[Exercise aim]: Your task is to quote the listing below exactly, beginning with its first line and ending on the line bearing "const RIB_HEIGHT = 1.6;".

[Stored data]:

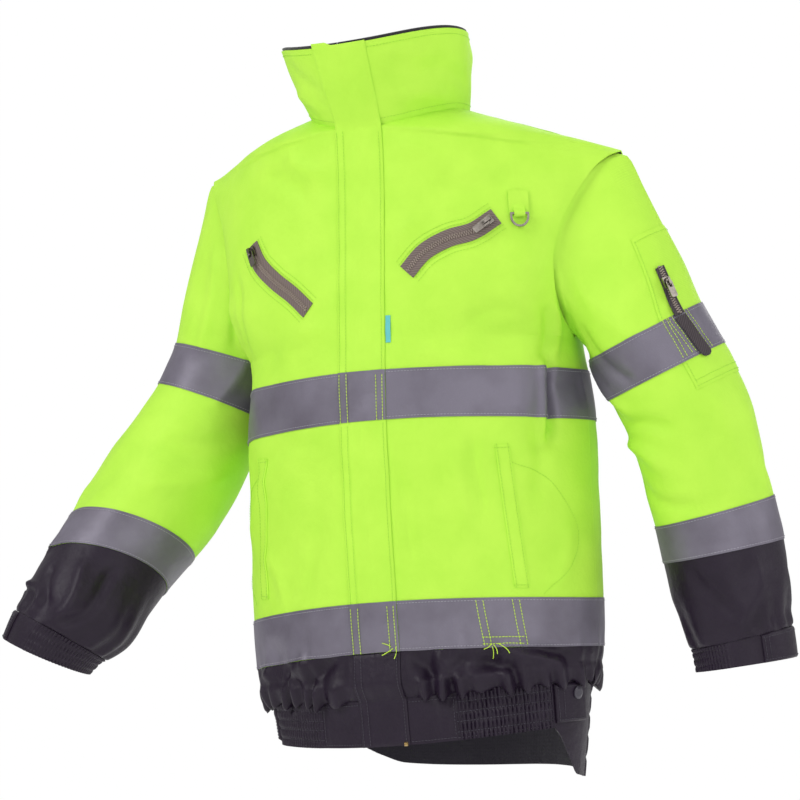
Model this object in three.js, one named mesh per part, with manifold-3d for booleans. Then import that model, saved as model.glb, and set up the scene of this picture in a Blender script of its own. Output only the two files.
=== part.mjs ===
// Hi-vis work jacket, filled out as if worn, hollow and open at neck, hem and cuffs.
// Millimetres. +Z is up, the jacket faces -Y, and +X is the wearer's left.
// The origin is the middle of the neck base at shoulder height.
import * as THREE from 'three';
import { mergeVertices } from 'three/addons/utils/BufferGeometryUtils.js';
import Module from 'manifold-3d';

const wasm = await Module();
wasm.setup();

// Cloth and seams
const CLOTH = 2.0;
const TAPE = 1.0;
const LINING = 1.2;
const GAP = 0.3;
const SEAT = 0.5;

// Heights of the rows across the body, measured down the centre front
const NECK = -19;
const SHOULDER = 19;
const ARMPIT = -235;
const CHEST_TAPE_TOP = -265;
const CHEST_TAPE_FOOT = -315;
const HEM_TAPE_TOP = -495;
const HEM_TAPE_FOOT = -545;
const WAIST_SEAM = -592;
const HEM = -638;

// Widths measured along the cloth from the centre front
const ZIP_HALF = 3;
const FLAP_HALF = 26;
const PLAIN_END = 76;
const ELASTIC_END = 176;
const RIB_PITCH = 4.2;
const RIB_HEIGHT = 1.6;

// Neckline and collar
const NECK_RING = { y: -44, wide: 82, deep: 76, frontZ: -19, sideZ: 2, backZ: 8 };
const COLLAR_RING = { y: -75, wide: 97, deep: 86, frontZ: 58, sideZ: 73, backZ: 78 };
const COLLAR_BOW = 2;

// Body rows: front and back depth, and the side seam below the armpit
const BODY_ROWS = [
  { level: -638, frontY: -113, frontZ: -638, backY: 110, backZ: -640, sideX: 165, sideZ: -628 },
  { level: -592, frontY: -115, frontZ: -592, backY: 112, backZ: -596, sideX: 171, sideZ: -584 },
  { level: -572, frontY: -124, frontZ: -574, backY: 119, backZ: -576, sideX: 182, sideZ: -570 },
  { level: -545, frontY: -122, frontZ: -545, backY: 121, backZ: -549, sideX: 187, sideZ: -552 },
  { level: -495, frontY: -124, frontZ: -495, backY: 124, backZ: -499, sideX: 189, sideZ: -503 },
  { level: -400, frontY: -130, frontZ: -400, backY: 132, backZ: -402, sideX: 188, sideZ: -407 },
  { level: -315, frontY: -132, frontZ: -315, backY: 136, backZ: -316, sideX: 187, sideZ: -323 },
  { level: -265, frontY: -131, frontZ: -265, backY: 136, backZ: -265, sideX: 180, sideZ: -271 },
  { level: -235, frontY: -129, frontZ: -235, backY: 135, backZ: -233, sideX: 175, sideZ: -238 },
  { level: -186, frontY: -126, frontZ: -186, backY: 130, backZ: -180 },
  { level: -130, frontY: -122, frontZ: -130, backY: 118, backZ: -115 },
  { level: -74, frontY: -119, frontZ: -74, backY: 88, backZ: -40 },
  { level: -46, frontY: -119, frontZ: -46, backY: 62, backZ: -10 },
  { level: -19, frontY: -120, frontZ: -19, backY: 32, backZ: 8 },
];
const SIDE_ROWS = BODY_ROWS.filter((row) => row.sideX !== undefined);

// The armhole's front and back edges. The turn is the heading of the row as it ends, in degrees.
const ARMHOLE_ROWS = [
  { level: -235, frontX: 175, frontY: 0, frontZ: -238, frontTurn: 90,
    backX: 175, backY: 0, backZ: -238, backTurn: 90 },
  { level: -212, frontX: 178, frontY: -38, frontZ: -214, frontTurn: 84,
    backX: 177, backY: 30, backZ: -216, backTurn: 86 },
  { level: -186, frontX: 181, frontY: -58, frontZ: -187, frontTurn: 76,
    backX: 179, backY: 48, backZ: -190, backTurn: 78 },
  { level: -158, frontX: 183, frontY: -63, frontZ: -158, frontTurn: 68,
    backX: 183, backY: 58, backZ: -161, backTurn: 70 },
  { level: -130, frontX: 188, frontY: -58, frontZ: -130, frontTurn: 60,
    backX: 190, backY: 60, backZ: -132, backTurn: 60 },
  { level: -102, frontX: 197, frontY: -47, frontZ: -104, frontTurn: 52,
    backX: 199, backY: 54, backZ: -106, backTurn: 50 },
  { level: -74, frontX: 208, frontY: -36, frontZ: -80, frontTurn: 44,
    backX: 210, backY: 44, backZ: -82, backTurn: 40 },
  { level: -46, frontX: 217, frontY: -26, frontZ: -63, frontTurn: 34,
    backX: 219, backY: 33, backZ: -65, backTurn: 30 },
  { level: -19, frontX: 224, frontY: -15, frontZ: -53, frontTurn: 25,
    backX: 226, backY: 23, backZ: -55, backTurn: 20 },
  { level: 0, frontX: 229, frontY: -5, frontZ: -48, frontTurn: 18,
    backX: 230, backY: 15, backZ: -50, backTurn: 12 },
  { level: 19, frontX: 232, frontY: 6, frontZ: -45, frontTurn: 12,
    backX: 232, backY: 6, backZ: -45, backTurn: -12 },
];

// How it hangs unevenly: the wearer's left side higher by the lift, and the row moved across
const HANG_ROWS = [
  { level: -638, lift: 6, shift: 5 },
  { level: -592, lift: 7, shift: 3 },
  { level: -495, lift: 6, shift: 0 },
  { level: -290, lift: 4, shift: 0 },
  { level: -130, lift: 0, shift: 0 },
  { level: -19, lift: -4, shift: 0 },
  { level: 19, lift: -4, shift: 0 },
];
const LIFT_ARM = 190;
const COLLAR_LIFT = 6;

// The longer tail of the back waistband, from the right side seam, -1, to the left one, 1, and past it
const TAIL_ROWS = [
  { at: -1, drop: -5 },
  { at: -0.8, drop: -5 },
  { at: -0.62, drop: 1 },
  { at: -0.5, drop: 12 },
  { at: -0.38, drop: 20 },
  { at: 0, drop: 24 },
  { at: 0.3, drop: 28 },
  { at: 0.6, drop: 37 },
  { at: 0.85, drop: 52 },
  { at: 1, drop: 50 },
  { at: 1.1, drop: 30 },
  { at: 1.2, drop: 3 },
  { at: 1.23, drop: 0 },
];
const TAIL_TUCK = 0.16;
const TAIL_EASE = 1.3;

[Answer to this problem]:
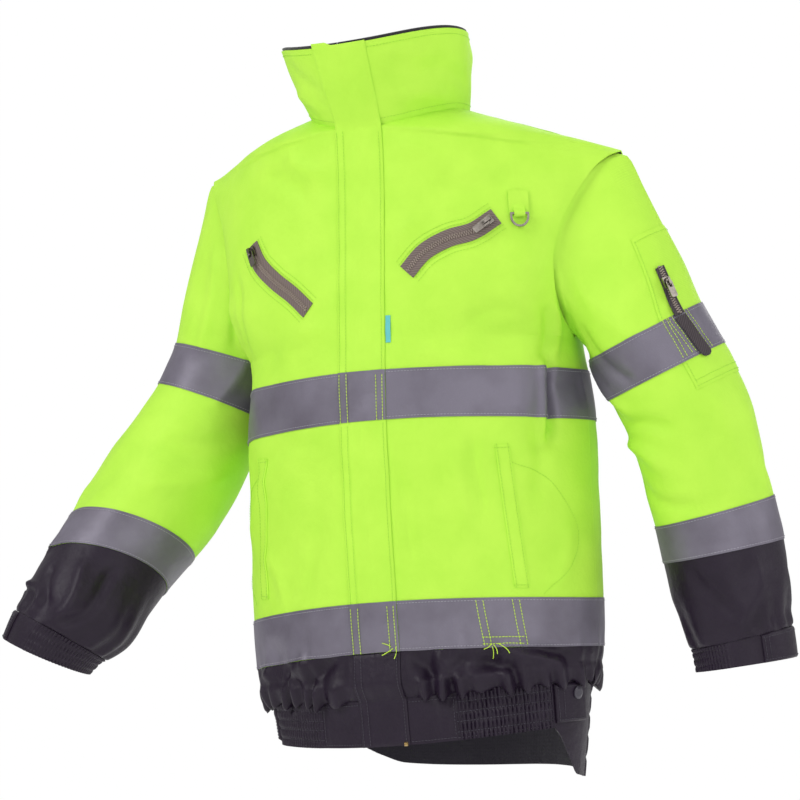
Model this object in three.js, one named mesh per part, with manifold-3d for booleans. Then import that model, saved as model.glb, and set up the scene of this picture in a Blender script of its own. Output only the two files.
=== part.mjs ===
// Hi-vis work jacket, filled out as if worn, hollow and open at neck, hem and cuffs.
// Millimetres. +Z is up, the jacket faces -Y, and +X is the wearer's left.
// The origin is the middle of the neck base at shoulder height.
import * as THREE from 'three';
import { mergeVertices } from 'three/addons/utils/BufferGeometryUtils.js';
import Module from 'manifold-3d';

const wasm = await Module();
wasm.setup();

// Cloth and seams
const CLOTH = 2.0;
const TAPE = 1.0;
const LINING = 1.2;
const GAP = 0.3;
const SEAT = 0.5;

// Heights of the rows across the body, measured down the centre front
const NECK = -19;
const SHOULDER = 19;
const ARMPIT = -235;
const CHEST_TAPE_TOP = -265;
const CHEST_TAPE_FOOT = -315;
const HEM_TAPE_TOP = -495;
const HEM_TAPE_FOOT = -545;
const WAIST_SEAM = -592;
const HEM = -638;

// Widths measured along the cloth from the centre front
const ZIP_HALF = 3;
const FLAP_HALF = 26;
const PLAIN_END = 76;
const ELASTIC_END = 176;
const RIB_PITCH = 4.2;
const RIB_HEIGHT = 1.6;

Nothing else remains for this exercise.